Fresh from the success of their first series together, Top Gear’s new line up of presenters – Freddie Flintoff, Paddy McGuinness, and Chris Harris – get up to ever more mischief as they travel the globe in pursuit of hijinks and motoring mayhem.

Expect to see bungee jumping in a car, an epic race between a fighter jet and the latest McLaren hypercar, a spectacular roadtrip through Peru plus top celebrity guests in the studio, and lots of laughs. Having taken the world’s biggest motoring entertainment show to a whole new level in 2019, audiences will be on the edge of their seats in 2020.

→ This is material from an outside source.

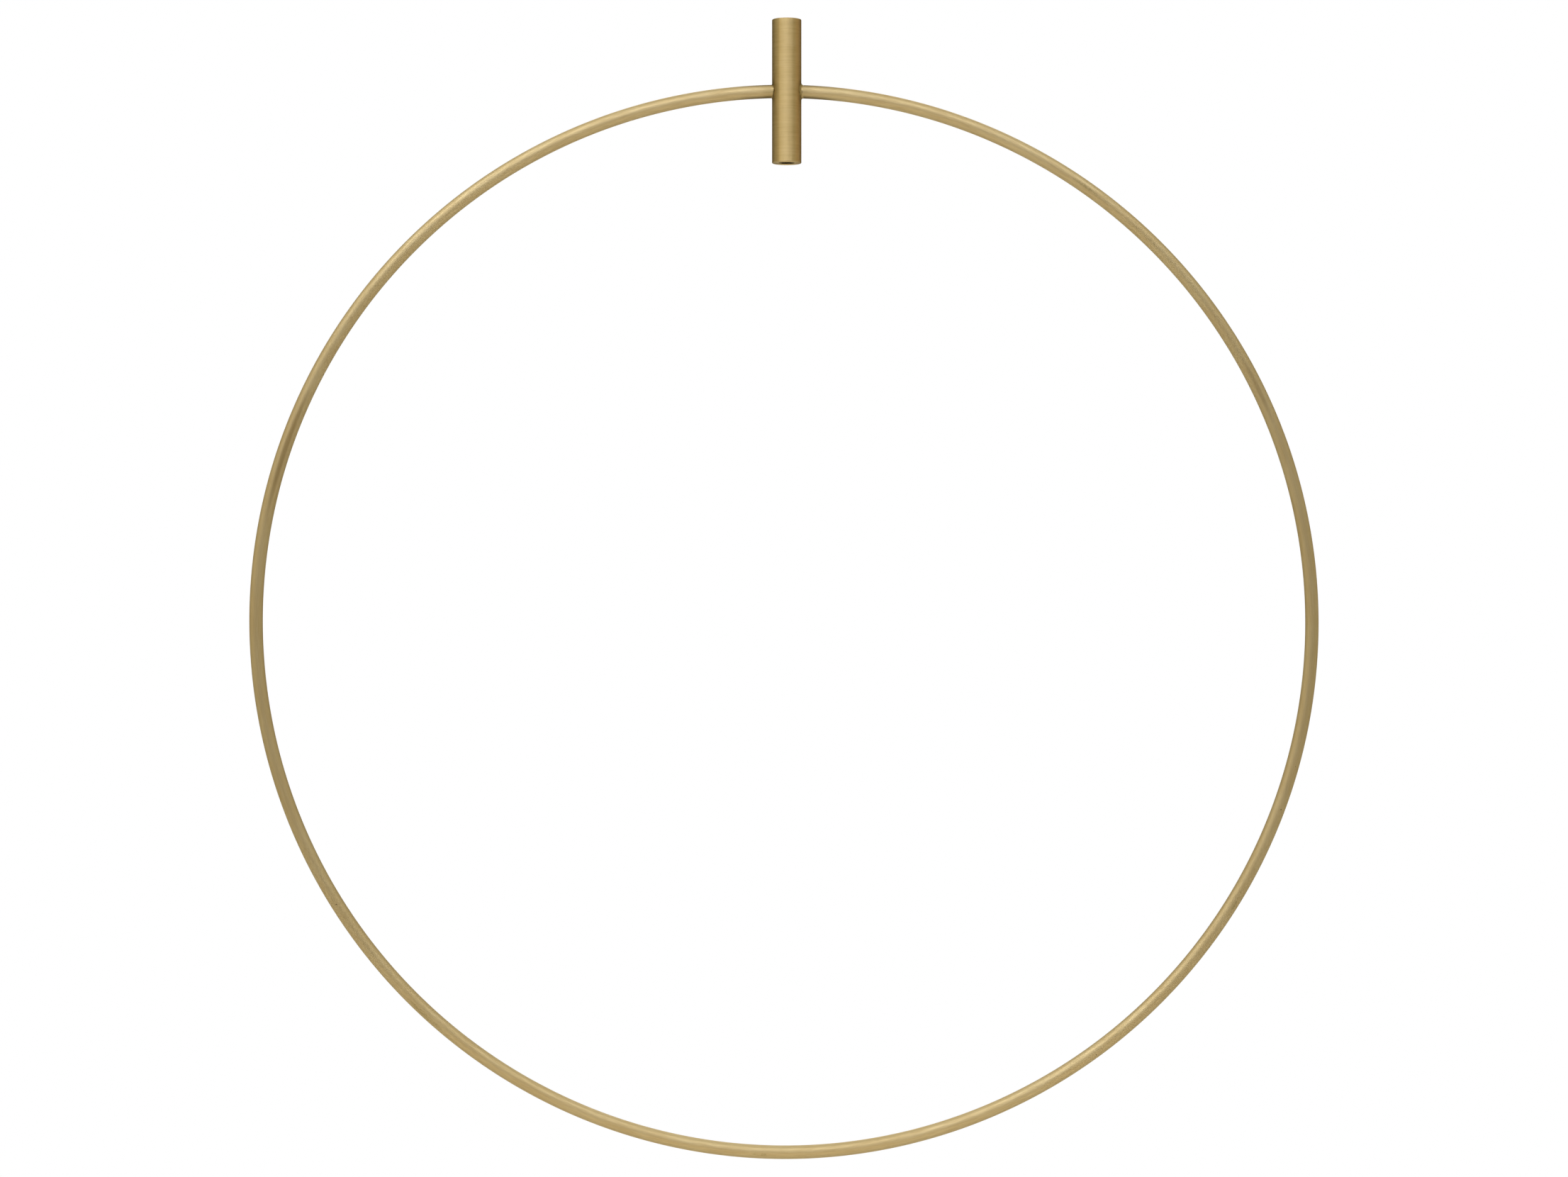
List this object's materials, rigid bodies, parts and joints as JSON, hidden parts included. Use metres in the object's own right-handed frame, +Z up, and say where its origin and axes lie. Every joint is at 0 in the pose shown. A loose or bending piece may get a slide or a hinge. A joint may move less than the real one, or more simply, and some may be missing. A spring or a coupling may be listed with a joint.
{
  "type": "wreath frame",
  "caption": "Hanging wreath frame: a thin round brass hoop closed at the top by a short drilled sleeve that takes a hanging cord.",
  "frame": {"origin": "on the sleeve's axis at the middle of its length, where the hoop's centreline crosses it", "axes": "+Z up along the sleeve's hole, +X to the right in the hoop's plane, +Y through the hoop from front to back"},
  "size_m": [0.3998, 0.011, 0.4244],
  "materials": {
    "hoop_brass": "brushed, darkened satin",
    "sleeve_brass": "fine brushing round the sleeve, darkened satin",
    "braze": "filler metal dressed smooth, darkened"
  },
  "bodies": {
    "root": {"hoop": "hoop_brass", "sleeve": "sleeve_brass", "braze_left": "braze", "braze_right": "braze"}
  },
  "joints": []
}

Episode 1 brings – A summer holiday in (very) cheap convertibles

The average cost of a summer holiday is £600. Per person. Six hundred quid to sit in a smelly metal tube for a couple of hours, all for a bit of sun on your face. But what about if, instead of spending £600 on a holiday, you spent it instead on a second-hand convertible? A far nicer way to get a bit of sun on your face, surely?

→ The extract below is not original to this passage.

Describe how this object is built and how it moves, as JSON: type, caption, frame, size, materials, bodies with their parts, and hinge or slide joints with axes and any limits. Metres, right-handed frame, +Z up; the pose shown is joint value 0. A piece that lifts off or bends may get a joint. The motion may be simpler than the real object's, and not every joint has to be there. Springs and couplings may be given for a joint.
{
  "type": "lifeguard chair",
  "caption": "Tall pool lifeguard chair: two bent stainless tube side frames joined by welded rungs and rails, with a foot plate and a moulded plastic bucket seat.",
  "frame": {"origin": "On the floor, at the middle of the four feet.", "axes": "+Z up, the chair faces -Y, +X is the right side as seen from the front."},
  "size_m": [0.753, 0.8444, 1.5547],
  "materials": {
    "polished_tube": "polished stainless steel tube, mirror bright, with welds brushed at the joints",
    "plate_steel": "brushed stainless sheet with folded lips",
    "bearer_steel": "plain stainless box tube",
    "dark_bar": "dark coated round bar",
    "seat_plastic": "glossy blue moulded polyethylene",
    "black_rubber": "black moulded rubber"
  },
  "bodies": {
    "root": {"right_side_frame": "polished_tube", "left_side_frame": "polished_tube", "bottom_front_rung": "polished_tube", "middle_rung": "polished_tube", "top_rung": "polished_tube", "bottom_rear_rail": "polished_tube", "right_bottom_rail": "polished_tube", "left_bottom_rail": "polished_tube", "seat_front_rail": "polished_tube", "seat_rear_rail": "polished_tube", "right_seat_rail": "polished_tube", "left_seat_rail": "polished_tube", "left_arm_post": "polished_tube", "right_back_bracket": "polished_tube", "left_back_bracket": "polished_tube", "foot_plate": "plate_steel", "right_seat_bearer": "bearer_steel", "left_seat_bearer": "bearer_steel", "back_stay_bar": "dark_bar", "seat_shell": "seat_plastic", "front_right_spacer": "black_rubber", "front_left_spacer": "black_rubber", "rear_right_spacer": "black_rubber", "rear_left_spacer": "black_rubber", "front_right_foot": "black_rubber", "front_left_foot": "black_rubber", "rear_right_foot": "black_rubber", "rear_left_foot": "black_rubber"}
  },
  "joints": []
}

To find out, the presenters each bought themselves a very cheap cabrio – Chris a Merc SLK, Paddy a very nineties Escort, and Fred a monstrosity called the Chrysler LeBaron – and set out on a glamorous journey from Bognor Regis to Essex. During which they were squirted with a ‘low-friction synthetic sweat substitute’, pelted with golf balls, and marooned in the sea.

Power Test: Ariel Atom 4

See, the new Ariel Atom costs about 40 grand, and accelerates from zero to sixty in 2.8 seconds. But in freefall, an object – for example a Rover Metro cabrio-shaped object – will accelerate from zero to sixty in 2.7 seconds. Supercar acceleration for free! Provided, that is, you can stop your Rover Metro before it hits the ground.

Chucking a car off a dam

Yes, Top Gear is attempting to bungee-jump a car. A Rover Metro cabrio, to be precise, with a Freddie Flintoff at the wheel. Off a massive Swiss dam. This has never been done before, at least not successfully.

You might ask ‘why’. Freddie did, quite a number of times, while suspended 400 feet above an unyielding valley floor. The answer? Not merely a bid to discover if Mr Flintoff has any function remaining in his fear-gland (spoiler alert: definitely a bit), but also Chris’s latest money-saving tip.

Get ready for one of the most palm-sweat-inducing bits of telly of the year.